When asked why L’Oréal made this move, he said it was purely strategic. Aesop fits into L’Oréal’s Luxury brand vision and direction. The added USP of being a Vegan Beauty Product brings L’Oréal not one but numerous benefits. Areas he anticipates growing within the organisation would be (in a sequence of timeframe):
- Strengthening and expansion of their Luxury Portfolio
- Opportunity to tap into China’s market – Aesop is currently active in China. To clarify, some of L’Oréal’s brands face restrictions in China, such as ITC, while Lancome and Kiehls are fully approved in the same market. The acquisition is timely because Aesop just penetrated China in Q4 of 2022 – it’s an opportunity for L’Oréal and Aesop.
- Environmental, social and governance (ESG) sustainability
Clement foresees changes in Malaysia likely related to workforce and workforce managing Aesop. “More retail outlets of Aesop’s in larger and more luxurious malls in Malaysia. On top of that, there may be opportunities within the Principal and non-Principal end of the market, such as in e-Commerce agencies,” he added.
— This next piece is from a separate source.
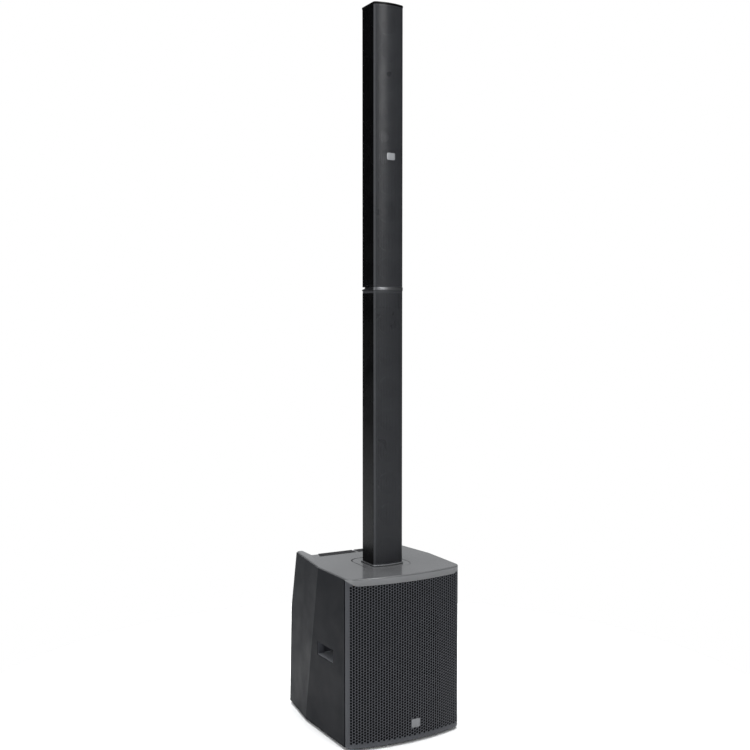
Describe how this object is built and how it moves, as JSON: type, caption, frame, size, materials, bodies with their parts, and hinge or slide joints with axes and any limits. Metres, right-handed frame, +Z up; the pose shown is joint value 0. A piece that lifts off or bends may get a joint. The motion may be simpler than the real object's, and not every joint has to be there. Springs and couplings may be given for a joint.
{
  "type": "column PA system",
  "caption": "Portable column PA system: a bowed subwoofer cabinet with rear controls and two plug-in column speaker sections stacked on its top.",
  "frame": {"origin": "on the floor, under the middle of the cabinet", "axes": "+Z up along the column, +X to the right seen from the front, front faces -Y"},
  "size_m": [0.3784, 0.4589, 2.072],
  "materials": {
    "housing_paint": "satin",
    "cabinet_paint": "matte",
    "bare_board": "matte",
    "top_plastic": "satin",
    "dark_plastic": "matte",
    "grille_paint": "satin",
    "black_foam": "matte",
    "rubber": "matte",
    "badge_metal": "satin",
    "bright_aluminium": "satin",
    "steel": "satin",
    "cone_paper": "matte",
    "circuit_board": "gloss",
    "brass": "polished",
    "red_plastic": "gloss",
    "lights": "gloss"
  },
  "bodies": {
    "cabinet": {"side_panel_left": "cabinet_paint", "side_panel_right": "cabinet_paint", "bottom_panel": "cabinet_paint", "rear_panel": "cabinet_paint", "top_board": "bare_board", "front_baffle": "cabinet_paint", "bay_shelf": "bare_board", "bay_wall": "bare_board", "top_cover": "top_plastic", "handle_well": "dark_plastic", "grip_pads": "rubber", "wing_liners": "dark_plastic", "column_socket": "top_plastic", "socket_contacts": "brass", "sub_grille": "grille_paint", "grille_foam": "black_foam", "sub_badge": "badge_metal", "woofer_frame": "housing_paint", "woofer_magnet": "steel", "woofer_suspension": "rubber", "port_tubes": "dark_plastic", "control_panel": "housing_paint", "connector_plate": "housing_paint", "mixer_board": "circuit_board", "amplifier_board": "circuit_board", "power_supply": "circuit_board", "heat_sink": "bright_aluminium", "mains_inlet": "dark_plastic", "signal_sockets": "dark_plastic", "status_lights": "lights", "side_handles": "cabinet_paint", "rubber_feet": "rubber", "screws": "steel"},
    "woofer_cone": {"woofer_cone": "cone_paper"},
    "mains_rocker": {"mains_rocker": "red_plastic"},
    "knob_channel_1": {"knob_channel_1": "dark_plastic"},
    "knob_channel_2": {"knob_channel_2": "dark_plastic"},
    "knob_line": {"knob_line": "dark_plastic"},
    "knob_bass": {"knob_bass": "dark_plastic"},
    "knob_main": {"knob_main": "dark_plastic"},
    "button_voice": {"button_voice": "dark_plastic"},
    "button_pairing": {"button_pairing": "dark_plastic"},
    "lower_column": {"lower_profile": "housing_paint", "lower_baffle": "dark_plastic", "lower_grille": "grille_paint", "lower_foot": "housing_paint", "lower_head": "bright_aluminium", "head_contacts": "brass", "lower_driver_frames": "dark_plastic"},
    "lower_cones": {"lower_driver_cones": "cone_paper"},
    "upper_column": {"upper_profile": "housing_paint", "upper_baffle": "dark_plastic", "upper_grille": "grille_paint", "upper_foot": "housing_paint", "upper_cap": "housing_paint", "upper_driver_frames": "dark_plastic", "tweeter_waveguide": "dark_plastic", "tweeters": "steel", "column_badge": "badge_metal"},
    "upper_cones": {"upper_driver_cones": "cone_paper"}
  },
  "joints": [
    {"name": "lower_column_lift", "type": "slide", "parent": "cabinet", "child": "lower_column", "axis": [0, 0, 1], "range_m": [0, 0.06]},
    {"name": "upper_column_lift", "type": "slide", "parent": "lower_column", "child": "upper_column", "axis": [0, 0, 1], "range_m": [0, 0.06]},
    {"name": "woofer_travel", "type": "slide", "parent": "cabinet", "child": "woofer_cone", "axis": [0, -1, 0], "range_m": [-0.007, 0.007], "stiffness_N_per_m": 2500},
    {"name": "lower_cones_travel", "type": "slide", "parent": "lower_column", "child": "lower_cones", "axis": [0, -1, 0], "range_m": [-0.0015, 0.0015], "stiffness_N_per_m": 4000},
    {"name": "upper_cones_travel", "type": "slide", "parent": "upper_column", "child": "upper_cones", "axis": [0, -1, 0], "range_m": [-0.0015, 0.0015], "stiffness_N_per_m": 4000},
    {"name": "mains_switch", "type": "hinge", "parent": "cabinet", "child": "mains_rocker", "pos_m": [-0.032, 0.212, 0.182], "axis": [1, 0, 0], "range_deg": [-18, 0]},
    {"name": "knob_channel_1_turn", "type": "hinge", "parent": "cabinet", "child": "knob_channel_1", "pos_m": [-0.104, 0.16552, 0.37746], "axis": [0, 0.8746, 0.4848], "range_deg": [-150, 150]},
    {"name": "knob_channel_2_turn", "type": "hinge", "parent": "cabinet", "child": "knob_channel_2", "pos_m": [-0.052, 0.16552, 0.37746], "axis": [0, 0.8746, 0.4848], "range_deg": [-150, 150]},
    {"name": "knob_line_turn", "type": "hinge", "parent": "cabinet", "child": "knob_line", "pos_m": [0, 0.16552, 0.37746], "axis": [0, 0.8746, 0.4848], "range_deg": [-150, 150]},
    {"name": "knob_bass_turn", "type": "hinge", "parent": "cabinet", "child": "knob_bass", "pos_m": [0.052, 0.16552, 0.37746], "axis": [0, 0.8746, 0.4848], "range_deg": [-150, 150]},
    {"name": "knob_main_turn", "type": "hinge", "parent": "cabinet", "child": "knob_main", "pos_m": [0.104, 0.16552, 0.37746], "axis": [0, 0.8746, 0.4848], "range_deg": [-150, 150]},
    {"name": "button_voice_press", "type": "slide", "parent": "cabinet", "child": "button_voice", "axis": [0, -0.8746, -0.4848], "range_m": [0, 0.0015], "stiffness_N_per_m": 400},
    {"name": "button_pairing_press", "type": "slide", "parent": "cabinet", "child": "button_pairing", "axis": [0, -0.8746, -0.4848], "range_m": [0, 0.0015], "stiffness_N_per_m": 400}
  ]
}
Jiraprapa (Tunyong) L., the Consumer Market expert in BTI Executive Search Thailand, shared, “Aesop’s unique brand identity, commitment to natural ingredients, and sustainable practices resonated with consumers seeking high-quality, ethical skincare products. By adding Aesop to its portfolio, L’Oreal was able to cater to this growing demand and increase its market share in the luxury skincare segment. The acquisition allowed L’Oreal to expand its portfolio in the premium skincare market and gain access to a new customer base. Aesop has a loyal following and a strong reputation for quality and innovation, making it an attractive addition to L’Oreal’s portfolio of brands.
She said the acquisition signalled L’Oreal’s commitment to incorporating ethical and sustainable practices into its operations. Aesop’s focus on using natural ingredients and sustainable sourcing aligned with L’Oreal’s sustainability objectives and helped to reinforce the company’s image as a leader in ethical and sustainable practices in the beauty industry.
The acquisition was part of L’Oreal’s broader strategy to expand its presence in high-growth markets, particularly in the Asia-Pacific region, where Aesop has a strong presence. The acquisition allowed L’Oreal to increase its regional market share and tap into Aesop’s expertise and established distribution network.
She also said it was a strategic move to enhance its presence in the luxury skincare market. Aesop was known for its unique store experience, premium products, and commitment to sustainability, which resonated with customers seeking high-quality, natural skincare solutions.
L’Oreal was driven by a combination of strategic and financial objectives, including expanding its portfolio, accessing new customer segments, reinforcing its commitment to sustainability, and expanding its presence in high-growth markets.
According to Jiraprapa, this development will likely significantly impact the local consumer market as it expands the product offerings and heightens competition. Furthermore, the acquisition is expected to attract a new customer segment that values premium, natural skincare products.
The talent market in Thailand may foresee new career opportunities within Aesop and impact talent retention within both Aesop and L’Oreal. The recruitment agencies that specialise in the consumer markets, particularly in product development, marketing, and distribution, could see increased demand for their services due to competition and consolidation within the industry.